Finally, Drs. Gourdon and Meola give their assessment of putative strategies to therapeutically target the CNS in DM: the primary DNA mutation, toxic RNA, mediator proteins, or the variety of downstream targets arising from specific gene mis-splicing events. Nearly all of the data supporting these various strategies has been developed in studies of skeletal muscle, while conceptually applicable to the CNS, but will encounter both drug delivery and potentially different toxicity questions.
Taken together, the difficulties of assessing the CNS in DM, identifying meaningful endpoints for clinical trials, and ultimately establishing the effectiveness of CNS targeted therapies is captured in the author’s observation of the complex interrelationship of neurological, psychological and social factors in DM. Yet it is essential that we find ways to address the critically important neurological sequela of DM.

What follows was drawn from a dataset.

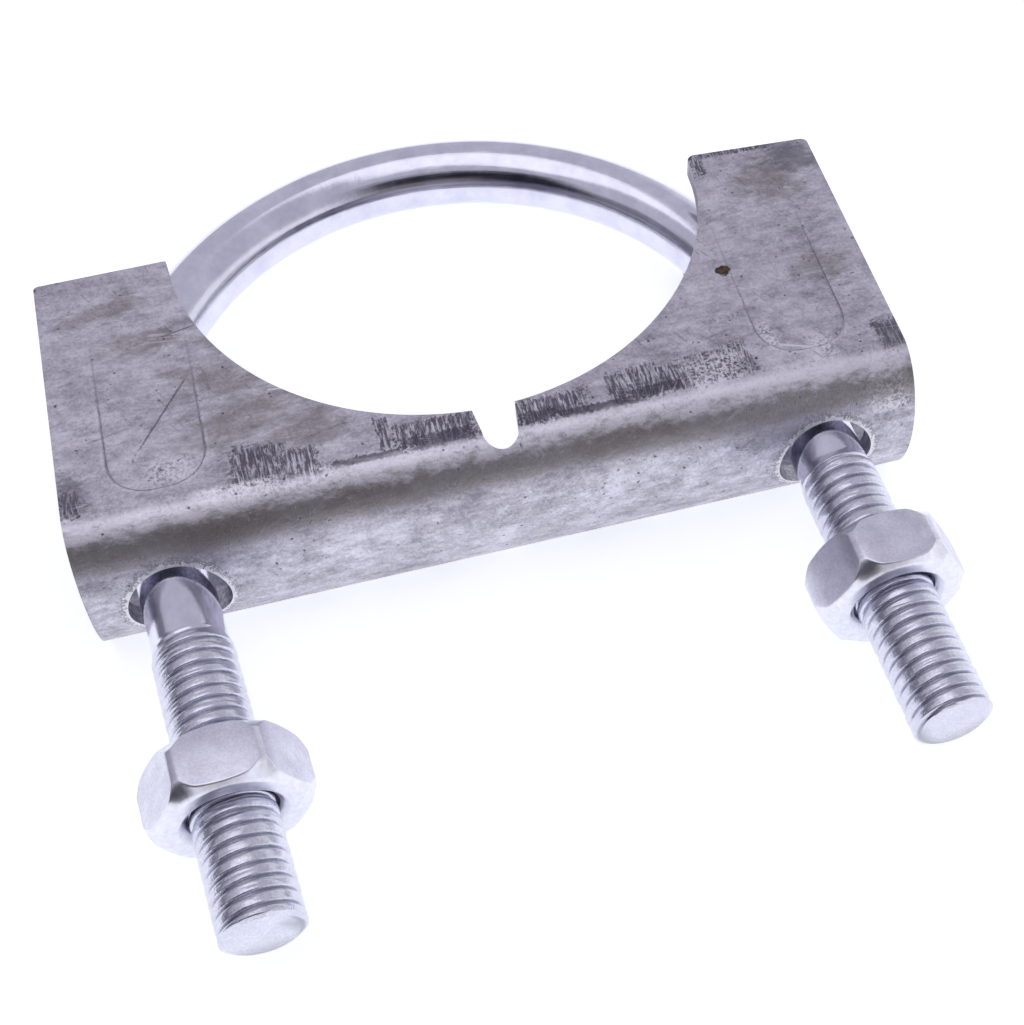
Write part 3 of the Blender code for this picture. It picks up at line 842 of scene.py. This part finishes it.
light_side = add("ShaderNodeMapRange", (right, 0.35, 0.6), interpolation_type="SMOOTHSTEP")
light_side = add("ShaderNodeMath", (near_floor, light_side), operation="MULTIPLY")
dark_side = add("ShaderNodeMapRange", (right, -0.35, -0.6), interpolation_type="SMOOTHSTEP")
dark_side = add("ShaderNodeMath", (near_floor, dark_side), operation="MULTIPLY")
camera_ray = add("ShaderNodeLightPath").node.outputs["Is Camera Ray"]
ends = {0: light_side, 6: srgb("#c4c2cc"), 7: srgb("#f8fafd")}
room = add("ShaderNodeMix", ends, data_type="RGBA")
room = add("ShaderNodeMix", {0: dark_side, 6: room, 7: srgb("#7a7a84")}, data_type="RGBA")
room = add("ShaderNodeMix", {0: camera_side, 6: room, 7: wall}, data_type="RGBA")
room = add("ShaderNodeMix", {0: camera_ray, 6: room, 7: srgb("#ffffff")}, data_type="RGBA")
sky = add("ShaderNodeBackground", {"Color": room, "Strength": 1.0})
add("ShaderNodeOutputWorld", {"Surface": sky})

# The softbox's radiance, which adds to the room behind it
LEVEL = 0.65
light = bpy.data.lights.new("softbox", "AREA")
light.shape = "RECTANGLE"
light.size = 0.60
light.size_y = 0.67
light.energy = LEVEL * math.pi * light.size * light.size_y
lamp = bpy.data.objects.new("softbox", light)
lamp.location = (-0.15, 0.06, 0.8)
bpy.context.scene.collection.objects.link(lamp)

# The camera's place, turn, lens and shift come from a fit to the edges of the photographed clamp.
lens = bpy.data.cameras.new("camera")
lens.lens = 61.906
lens.sensor_width = 36
lens.shift_x = -0.12644
lens.shift_y = 0.01769
lens.clip_start = 0.01
lens.clip_end = 20
camera = bpy.data.objects.new("camera", lens)
camera.location = (-0.02117, -0.12519 + WEB, 0.17594 + MID_PLANE)
turned_by = Vector((2.5032, -0.3483, 0.1206))
to_camera = Matrix.Rotation(turned_by.length, 3, turned_by.normalized())
camera.rotation_euler = (to_camera.transposed() @ Matrix.Diagonal((1, -1, -1))).to_euler()
bpy.context.scene.collection.objects.link(camera)
bpy.context.scene.camera = camera

bpy.context.scene.view_settings.view_transform = "Standard"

Steps to Address the Problem
The authors point to knowledge gaps—longitudinal natural history studies, linkage of imaging and other biomarkers to CNS phenotypes, and better-powered studies focused on more homogeneous cohorts—as important to the path forward. For its part, MDF has organized a forum, Bringing the Patient Voice to CNS-Targeting Drug Development in Myotonic Dystrophy, to bring in the invaluable patient perspective at the IDMC-11/MDF Annual Conference in San Francisco, on September 9, 2017.
Reference:
Myotonic Dystrophies: State of the Art of New Therapeutic Developments for the CNS
Gourdon G, Meola G.
Front Cell Neurosci. 2017 Apr 20;11:101. doi: 10.3389/fncel.2017.00101. eCollection 2017.